Jessica Ghawi
There’s
a popular flick where one person’s clairvoyant vision spares several individuals
from an imminent disaster only to have them die afterwards – as they had “unfairly”
cheated an inescapable death, their final destination. Jessica Ghawi had a feeling that she escaped
death.
Jessica
visited Toronto for vacation last month and experienced an “odd feeling,” an
“almost sickening feeling,” as she described it in her blog, that wouldn’t “go
away,” prompting her “to go outside” the Eaton Center into an early evening
rain, rather than stay and shop at Sportcheck.
She went
there for sushi, but “changed” her mind and had instead “a greasy burger and
poutine.” When she paid, her sales
receipt bore the time stamp, 6:20 pm.
Only
three minutes later, at 6:23 pm, Christopher Husbands, 23, stood about where
Jessica had her burger, and shot several rounds, sounding “like balloons
popping,” wounding Nixon Nirmalendran, at the Sushi restaurant where Jessica
first thought to eat.
Jessica
wrote, “I never imagined I’d experience a violent crime first hand.”
She saw
the lifeless victim afterwards, the “[n]umerous gaping holes, as if his skin
was putty and someone stuck their fingers in it.
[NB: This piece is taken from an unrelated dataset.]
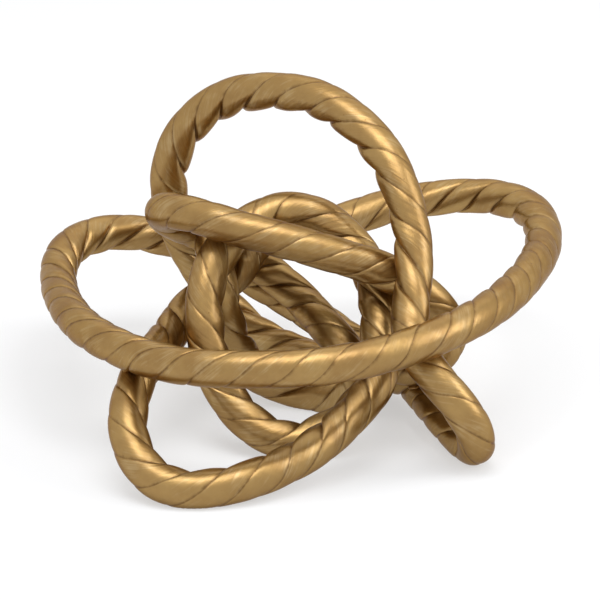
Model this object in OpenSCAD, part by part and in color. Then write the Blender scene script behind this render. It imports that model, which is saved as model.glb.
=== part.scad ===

Except these wounds were caused by
bullets. Bullets shot out of hatred.”
Jessica had
been spared but couldn’t shake that “odd feeling.”
Jessica returned
to the United States where you can get assault rifles, large ammunition magazines
and countless rounds of ammunition easier than a driver’s license.
In 1994
Congress passed a 10-year ban on assault weapons and large ammunition magazines
(more than 10 rounds). But that ban was
not renewed in 2004.
After
the bans lapsed, a gun man in Tucson fired more than 30 shots in 15 seconds from
one large capacity magazine, hitting 19 people including Congresswoman
Gabrielle Giffords, and killing 6 including a 9-year old girl, and a federal
judge.
Afterwards,
Congresswoman Carolyn McCarthy and Senator Frank Lautenberg offered legislation
to ban the possession or transfer of these military style magazines. But the bill has been stalled in Committee
since early 2011.
That’s how
James Holmes, 24, was able to buy an assault rifle, a 100 round drum magazine,
and 6,000 rounds of ammunition. Holmes amassed
these weapons while Jessica was on vacation in Toronto.
Holmes reportedly
modeled himself after “the Joker” in the Batman trilogy. Perhaps, like the Joker, Holmes want to show “how
pathetic” are our “attempts to control things” and his objective was to
“[u]pset the established order” so that everything becomes “chaos.”
Holmes
chose the final episode in the Superhero Batman trilogy, “Dark Knight Rises,” and
it’s midnight opening on Friday, July 20, 2012 at the Century 16 Multiplex in
Aurora, Colorado.
Holmes stood
in an open side doorway, wearing heavy body armor and helmet, back lit, light
flooding into the theater, visible to an unsuspecting audience.
Jessica was
there with her friend, Brent, when Holmes rolled a smoking hissing tear gas
canister into the theater. Then Holmes
opened fire. With his assault rifle and
large magazine, his attack would last only 90 horrific seconds.
Jessica
and Brent were in the middle of the theater when the smoke spread and they lay
on the floor, hoping to escape harm. Holmes
shot her in the leg. Jessica screamed. Brent put pressure on her gaping wound. Holmes shot Brent in the lower
extremities. Holmes shot Jessica again –
this time in the head. Jessica stopped
screaming. Holmes killed Jessica and 11 others,
and injured another 58. When Holmes’
magazine jammed, he surrendered unharmed to the police.
If we
hadn’t lifted the ban on assault weapons and large ammunition magazines, Holmes
might not have killed anyone or killed as many; Jessica might be alive.
Elected
officials are complicit in these deaths because they have failed to contain
these murderous assault rifles and these large ammunition magazines.
Some apologists
suggest we need do nothing because Holmes would have found a way to commit this
carnage no matter what legislative safeguard we had. I prefer that Holmes and his kind have to manufacture
unlawfully their own assault rifle and ammunition magazine.
The
context of this violence is a society reeling from economic recession and war. We openly seek truth through torture. We’ll kill a citizen with drones without
trying him. Our young return from an
uncertain war often dead or damaged.
This “war” on terror has lasted more than a decade. That takes its toll.
We know
the final destination of Jessica. We
must protect everyone else from weapons and magazines you don’t use to hunt or
for target practice. You use them only to
kill – and we’ve had our fill of that.